Exploring monuments of trauma in Africa, the Caribbean, and the Black Atlantic

Stephanie Gibson, a doctoral candidate in the history of art, explores in her dissertation how museums and monuments interpret sites with painful histories to help people move past the trauma that occurred there.

Prisoners in Philadelphia’s historic Eastern State Penitentiary spent 23 hours a day alone in their thick-walled cement cells, released for a single hour during which they still had no human contact. Established in 1829, the penitentiary pioneered solitary confinement, a practice that led inmates to experience paranoia, delusions, anxiety attacks, psychotic episodes, and suicidal tendencies—repercussions that went unaddressed for decades as more than 300 prisons worldwide copied the institution’s system of isolation.

Stephanie Gibson
Stephanie Gibson, a doctoral candidate in the history of art. (Image: OMNIA)

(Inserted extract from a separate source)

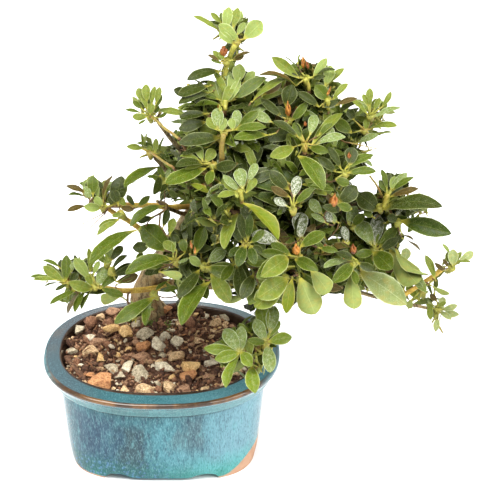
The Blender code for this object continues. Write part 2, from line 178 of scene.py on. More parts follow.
class Look:
    """A material in the making, with short ways to add nodes. Values are numbers, colours or sockets."""

    def __init__(self, name):
        self.material = bpy.data.materials.new(name)
        self.material.use_nodes = True
        self.tree = self.material.node_tree
        self.shader = self.tree.nodes["Principled BSDF"]

    def set(self, socket, value):
        if isinstance(value, bpy.types.NodeSocket):
            self.tree.links.new(value, socket)
        else:
            socket.default_value = value

    def node(self, kind, values, **settings):
        made = self.tree.nodes.new(kind)
        for key, value in settings.items():
            setattr(made, key, value)
        for key, value in values.items():
            self.set(made.inputs[key], value)
        return made

    def math(self, operation, *values):
        return self.node("ShaderNodeMath", dict(enumerate(values)), operation=operation).outputs[0]

    def times(self, first, *others):
        for other in others:
            first = self.math("MULTIPLY", first, other)
        return first

    def plus(self, first, *others):
        for other in others:
            first = self.math("ADD", first, other)
        return first

    def less(self, first, second):
        return self.math("SUBTRACT", first, second)

    def size(self, value):
        return self.math("ABSOLUTE", value)

    def place(self):
        """Object coordinates: the row frame, in metres."""
        return self.tree.nodes.new("ShaderNodeTexCoord").outputs["Object"]

    def split(self, vector):
        return self.node("ShaderNodeSeparateXYZ", {0: vector}).outputs

    def join(self, x, y, z):
        return self.node("ShaderNodeCombineXYZ", {0: x, 1: y, 2: z}).outputs[0]

    def stretch(self, vector, scale):
        return self.node("ShaderNodeMapping", {"Vector": vector, "Scale": scale}).outputs[0]

    def noise(self, vector, scale, detail=3.0, rough=0.55, warp=0.0):
        values = {"Vector": vector, "Scale": scale, "Detail": detail, "Roughness": rough, "Distortion": warp}
        return self.node("ShaderNodeTexNoise", values).outputs["Fac"]

    def cells(self, vector, scale, output="Distance"):
        return self.node("ShaderNodeTexVoronoi", {"Vector": vector, "Scale": scale}).outputs[output]

    def ramp(self, value, low, high, to_low=0.0, to_high=1.0):
        values = {0: value, 1: low, 2: high, 3: to_low, 4: to_high}
        made = self.node("ShaderNodeMapRange", values, interpolation_type="SMOOTHSTEP")
        return made.outputs[0]

    def coats(self, colour, *coats):
        """A colour under coats of others, each given as how much of it shows and its colour."""
        for share, coat in coats:
            values = {0: share, 6: linear(colour), 7: linear(coat)}
            colour = self.node("ShaderNodeMix", values, data_type="RGBA").outputs[2]
        return colour

    def bump(self, height, strength, distance):
        values = {"Height": height, "Strength": strength, "Distance": distance}
        return self.node("ShaderNodeBump", values).outputs[0]

    def finish(self, **values):
        for key, value in values.items():
            self.set(self.shader.inputs[key.replace("_", " ")], value)
        return self.material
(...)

Now a museum, Eastern State maintains an exhibit condemning mass incarceration and solitary confinement. The site’s conversion is among the case studies Stephanie Gibson, a doctoral candidate in the history of art, will feature in her dissertation about monuments of trauma in Africa, the Caribbean, and the Black Atlantic.

“I’m interested in how museums and commissioners and designers of monuments are interpreting sites with painful histories to help people move past the trauma that occurred there,” says Gibson, who has a bachelor’s degree in art history, criticism, and conservation from Emory University and a master’s degree in art history from Penn, and expects to complete her Ph.D. in spring 2023. “Working through trauma requires a listener. When we give space in our architectural landscape for stories of the oppressed to be told, we as a society are lending our ears to those stories, allowing for catharsis and healing.”

Eastern State’s explicit criticism of its own history exemplifies this phenomenon, Gibson explains. Through multimedia installations and an interactive tour that is sometimes guided by staff who were formerly incarcerated, the museum promotes criminal justice reform and shows visitors they are closer to the prison industrial complex than they might believe.